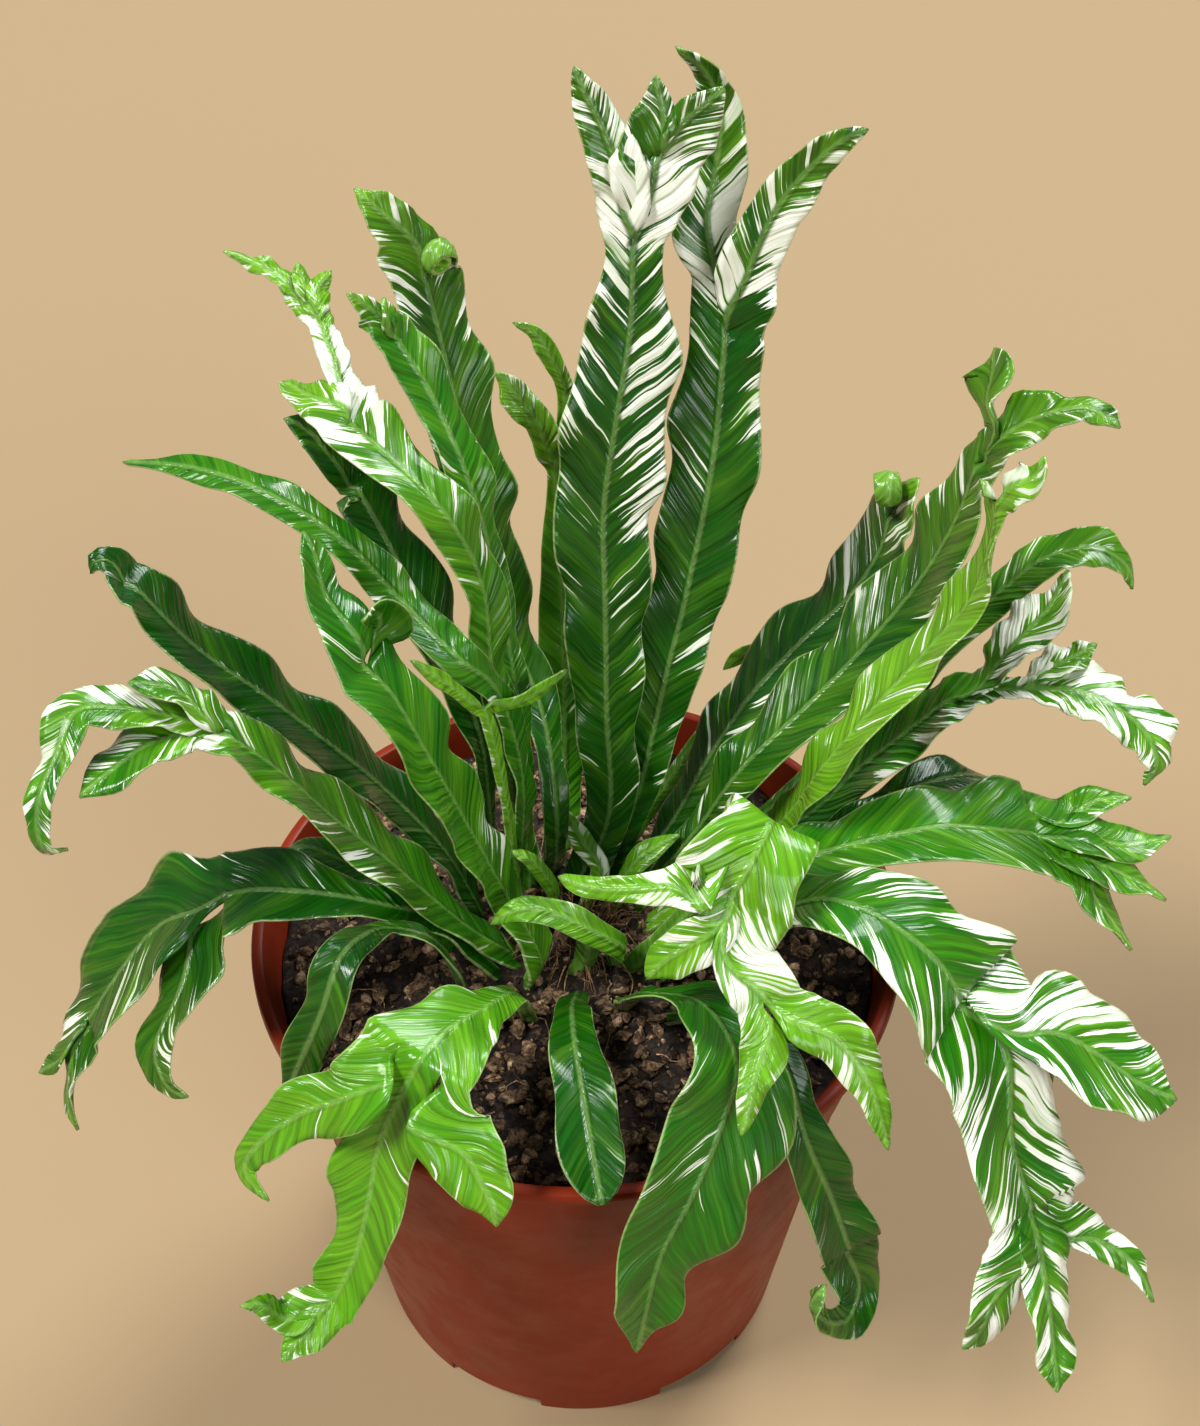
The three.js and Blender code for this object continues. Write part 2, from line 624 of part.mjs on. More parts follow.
// Where a frond leaves the soil, and its frame there before it bends.
function frondCurve({ at: [angle, radius], heading, spine }) {
  const bearing = THREE.MathUtils.degToRad(angle);
  const course = THREE.MathUtils.degToRad(heading);
  const base = new THREE.Vector3(radius * Math.cos(bearing), radius * Math.sin(bearing), soilLevel);
  const outward = new THREE.Vector3(Math.cos(course), Math.sin(course), 0);
  const leftward = new THREE.Vector3(-Math.sin(course), Math.cos(course), 0);
  const above = spine.map(([out, side, up]) => base.clone()
    .addScaledVector(outward, out)
    .addScaledVector(leftward, side)
    .add(new THREE.Vector3(0, 0, up)));
  const below = base.clone().addScaledVector(above[0].clone().sub(base).normalize(), -rootDepth);
  return { curve: curveThrough([below, base, ...above]), right: leftward.negate() };
}

function stalkThickness(travelled) {
  return bladeHalf + (stalkHalf - bladeHalf) * (1 - smooth((travelled - rootDepth) / 45));
}

function frondSheet(plan, seed) {
  const sheet = new Sheet();
  const { curve, right } = frondCurve(plan);
  const phase = seeded(seed)() * 2 * Math.PI;
  const frame = new Frame(curve.getTangentAt(0), right);
  const strip = layStrip(sheet, curve, frame, {
    columns: plan.columns ?? 4,
    width: plan.width,
    roll: plan.roll ?? 0,
    step: rowStep,
    phase,
    thickness: stalkThickness,
  });
  if (plan.lobes) growLobes(sheet, plan.lobes, plan.width.at(-1), strip, phase + 1);
  return sheet;
}

// The plain hole that a frond stands in: its own foot, a little larger all round.
function socketSolid(plan) {
  const { curve, right } = frondCurve(plan);
  const sheet = new Sheet();
  const length = curve.getLength();
  let here = new Frame(curve.getTangentAt(0), right);
  let row = null;
  for (const travelled of [-socketSlack, rootDepth * 0.5, rootDepth, rootDepth + socketReach]) {
    const s = Math.max(0, travelled) / length;
    here = here.bentTo(curve.getTangentAt(s).normalize());
    const centre = curve.getPointAt(s).addScaledVector(here.forward, Math.min(0, travelled));
    const halfWidth = profileAt(plan.width, s) / 2 + 2 * socketSlack;
    const half = stalkHalf * 1.6 + 2 * socketSlack;
    const next = [-1, 0, 1].map((v) => {
      const lift = channel * Math.abs(v) * halfWidth;
      return sheet.add(here.place(centre, [0, -v * halfWidth, lift]), half);
    });
    if (row) sheet.join(row, next);
    row = next;
  }
  return toSolid(sheet.solid());
}

const innerWall = [
  [footRadius - wallThickness + 0.4, floorHeight + wallThickness],
  [collarFoot - stepIn - wallThickness, potHeight - collarDrop - 2],
  [collarFoot - wallThickness, potHeight - collarDrop + 0.5],
  [collarTop - wallThickness, potHeight - rimBand - 2],
];

function potGeometry() {
  const profile = [
    [0, floorHeight],
    [footRadius - wallThickness, floorHeight],
    [footRadius - wallThickness - 0.2, 0],
    [footRadius, 0],
    [collarFoot - stepIn, potHeight - collarDrop - 1.5],
    [collarFoot, potHeight - collarDrop],
    [collarTop, potHeight - rimBand],
    [rimRadius - 0.3, potHeight - rimBand],
    [rimRadius, potHeight - 1],
    [rimRadius - 0.8, potHeight],
    [rimRadius - rimLip, potHeight],
    ...innerWall.toReversed(),
    [0, floorHeight + wallThickness],
  ];
  const lathe = new THREE.LatheGeometry(profile.map(([r, z]) => new THREE.Vector2(r, z)), potSides);
  lathe.rotateX(Math.PI / 2);
  let pot = toSolid(lathe);
  for (let k = 0; k < footCount; k++) {
    const turn = THREE.MathUtils.degToRad(footGapTurn + (360 * k) / footCount);
    const gap = new THREE.BoxGeometry(30, footGapWidth, 2 * (floorHeight - 0.6));
    gap.translate(footRadius, 0, 0);
    gap.rotateZ(turn);
    const drain = new THREE.CylinderGeometry(drainRadius, drainRadius, 6, 10);
    drain.rotateX(Math.PI / 2);
    drain.translate(drainCircle, 0, floorHeight + 1);
    drain.rotateZ(turn);
    pot = pot.subtract(toSolid(gap)).subtract(toSolid(drain));
  }
  return fromSolid(pot);
}

// The height of the soil above its level: low against the wall, heaped towards the crown, and lumpy.
function soilRelief(x, y) {
  const r = Math.hypot(x, y);
  const heap = 2.5 * smooth(1 - r / 60) - 4 * smooth((r - 60) / 30);
  const lumps = Math.sin(x * 0.23 + 1.3) * Math.cos(y * 0.19) + 0.7 * Math.sin(x * 0.41 - y * 0.37 + 0.6);
  return heap + lumps;
}

function soilGeometry(plans) {
  const slack = soilSlack;
  const top = soilLevel - 4;
  const edge = innerWall[2][0] + ((innerWall[3][0] - innerWall[2][0]) * (top - innerWall[2][1])) /
    (innerWall[3][1] - innerWall[2][1]) - slack - 0.3;
  const outline = [
    [0, innerWall[0][1] + slack],
    [innerWall[0][0] - slack, innerWall[0][1] + slack],
    [innerWall[1][0] - slack, innerWall[1][1]],
    [innerWall[2][0] - slack, innerWall[2][1] + 0.3],
  ];
  for (let k = soilRings; k >= 0; k--) outline.push([(edge * k) / soilRings, soilLevel]);
  const lathe = new THREE.LatheGeometry(outline.map(([r, z]) => new THREE.Vector2(r, z)), soilSides);
  lathe.rotateX(Math.PI / 2);
  const at = lathe.attributes.position;
  for (let i = 0; i < at.count; i++) {
    if (at.getZ(i) > soilLevel - 0.01) at.setZ(i, soilLevel + soilRelief(at.getX(i), at.getY(i)));
  }
  let soil = toSolid(lathe);
  const draw = seeded(11);
  for (let k = 0; k < chipCount; k++) {
    const r = 34 + 50 * Math.sqrt(draw());
    const turn = 2 * Math.PI * draw();
    const [x, y] = [r * Math.cos(turn), r * Math.sin(turn)];
    const chip = new THREE.IcosahedronGeometry(1, 0);
    chip.scale(3 + 3 * draw(), 2 + 2 * draw(), 1.6 + 1.4 * draw());
    chip.rotateZ(Math.PI * draw());
    chip.translate(x, y, soilLevel + soilRelief(x, y) + 0.4);
    soil = soil.add(toSolid(chip));
  }
  const hole = new THREE.CylinderGeometry(crownRadius + slack, crownRadius + slack, 24, 12);
  hole.rotateX(Math.PI / 2);
  hole.translate(0, 0, soilLevel + 12 - rootDepth - slack);
  soil = soil.subtract(toSolid(hole));
  for (const plan of plans) soil = soil.subtract(socketSolid(plan));
  return fromSolid(soil);
}

// The growing point: a short knobbly stump in its own hole in the middle of the soil.
function crownGeometry() {
  const r = crownRadius;
  const outline = [[0, -rootDepth], [r, -rootDepth], [r, 1], [r - 1, 5], [r - 3.5, crownHeight - 1], [0, crownHeight]];
  const lathe = new THREE.LatheGeometry(outline.map(([x, z]) => new THREE.Vector2(x, soilLevel + z)), 12);
  lathe.rotateX(Math.PI / 2);
  return fromSolid(toSolid(lathe));
}

const plant = new THREE.Group();
const plans = Object.entries(fronds);
plant.add(part("pot", potGeometry(), potBrown, 0.45));
plant.add(part("soil", soilGeometry(plans.map(([, plan]) => plan)), soilBrown, 0.95));
plant.add(part("crown", crownGeometry(), crownBrown, 0.8));
plans.forEach(([name, plan], k) => {
  plant.add(part(`frond_${name}`, frondSheet(plan, 100 + k).solid(), plan.color ?? leafGreen, 0.35));
});

// The origin lies on the floor under the middle of the whole plant.
const extent = new THREE.Box3().setFromObject(plant);
const middle = extent.getCenter(new THREE.Vector3());
plant.position.set(-middle.x, -middle.y, 0);

export default plant;
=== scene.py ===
import math
import random

import bmesh
import bpy
import numpy as np
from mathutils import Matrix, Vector, noise


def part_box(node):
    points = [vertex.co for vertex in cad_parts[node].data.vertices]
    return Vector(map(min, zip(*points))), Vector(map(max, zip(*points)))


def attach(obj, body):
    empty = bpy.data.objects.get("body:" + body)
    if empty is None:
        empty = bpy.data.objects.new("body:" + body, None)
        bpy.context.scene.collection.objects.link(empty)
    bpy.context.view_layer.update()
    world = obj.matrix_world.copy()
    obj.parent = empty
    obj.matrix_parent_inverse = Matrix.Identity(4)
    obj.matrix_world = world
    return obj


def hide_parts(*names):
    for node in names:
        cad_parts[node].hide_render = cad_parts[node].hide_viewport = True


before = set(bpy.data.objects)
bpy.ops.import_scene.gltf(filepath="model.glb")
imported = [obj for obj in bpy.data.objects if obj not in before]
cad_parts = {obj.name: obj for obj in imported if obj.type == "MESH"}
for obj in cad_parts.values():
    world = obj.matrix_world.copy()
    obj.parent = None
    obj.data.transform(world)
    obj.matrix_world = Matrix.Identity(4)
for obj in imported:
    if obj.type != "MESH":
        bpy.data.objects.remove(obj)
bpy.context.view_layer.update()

# A crested, variegated bird's nest fern in a plastic nursery pot, dressed over its solids.
# Lengths are in millimetres from the pot's axis at the floor, and new_object turns them into
# metres. Angles are in degrees unless they feed a sine.
MM = 0.001
TURN = 2 * math.pi
pot_low, pot_high = (Vector(corner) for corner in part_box("pot"))
AXIS = Vector(((pot_low.x + pot_high.x) / 2, (pot_low.y + pot_high.y) / 2, 0))

# Pot, as its solid
RIM_RADIUS = (pot_high.x - pot_low.x) / 2 / MM
POT_HEIGHT = pot_high.z / MM
COLLAR_TOP = RIM_RADIUS - 4.5
COLLAR_DROP = 38
COLLAR_FOOT = RIM_RADIUS - 9
STEP_IN = 1.5
FOOT_RADIUS = 72.4
FLOOR_HEIGHT = 6
WALL = 1.8
FOOT_COUNT = 6
FOOT_GAP_WIDTH = 34
FOOT_GAP_DEPTH = 15
FOOT_GAP_HEIGHT = 5.4
FOOT_GAP_TURN = 5
DRAIN_RADIUS = 5
DRAIN_CIRCLE = 42
DRAIN_SIDES = 20
POT_SIDES = 144
SHARP_ANGLE = 32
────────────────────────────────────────
→ Task description
The required output is the span of lines from the one containing "in imported if" to the last line, reproduced character for character.

→ Written solution
cad_parts = {obj.name: obj for obj in imported if obj.type == "MESH"}
for obj in cad_parts.values():
    world = obj.matrix_world.copy()
    obj.parent = None
    obj.data.transform(world)
    obj.matrix_world = Matrix.Identity(4)
for obj in imported:
    if obj.type != "MESH":
        bpy.data.objects.remove(obj)
bpy.context.view_layer.update()

# A crested, variegated bird's nest fern in a plastic nursery pot, dressed over its solids.
# Lengths are in millimetres from the pot's axis at the floor, and new_object turns them into
# metres. Angles are in degrees unless they feed a sine.
MM = 0.001
TURN = 2 * math.pi
pot_low, pot_high = (Vector(corner) for corner in part_box("pot"))
AXIS = Vector(((pot_low.x + pot_high.x) / 2, (pot_low.y + pot_high.y) / 2, 0))

# Pot, as its solid
RIM_RADIUS = (pot_high.x - pot_low.x) / 2 / MM
POT_HEIGHT = pot_high.z / MM
COLLAR_TOP = RIM_RADIUS - 4.5
COLLAR_DROP = 38
COLLAR_FOOT = RIM_RADIUS - 9
STEP_IN = 1.5
FOOT_RADIUS = 72.4
FLOOR_HEIGHT = 6
WALL = 1.8
FOOT_COUNT = 6
FOOT_GAP_WIDTH = 34
FOOT_GAP_DEPTH = 15
FOOT_GAP_HEIGHT = 5.4
FOOT_GAP_TURN = 5
DRAIN_RADIUS = 5
DRAIN_CIRCLE = 42
DRAIN_SIDES = 20
POT_SIDES = 144
SHARP_ANGLE = 32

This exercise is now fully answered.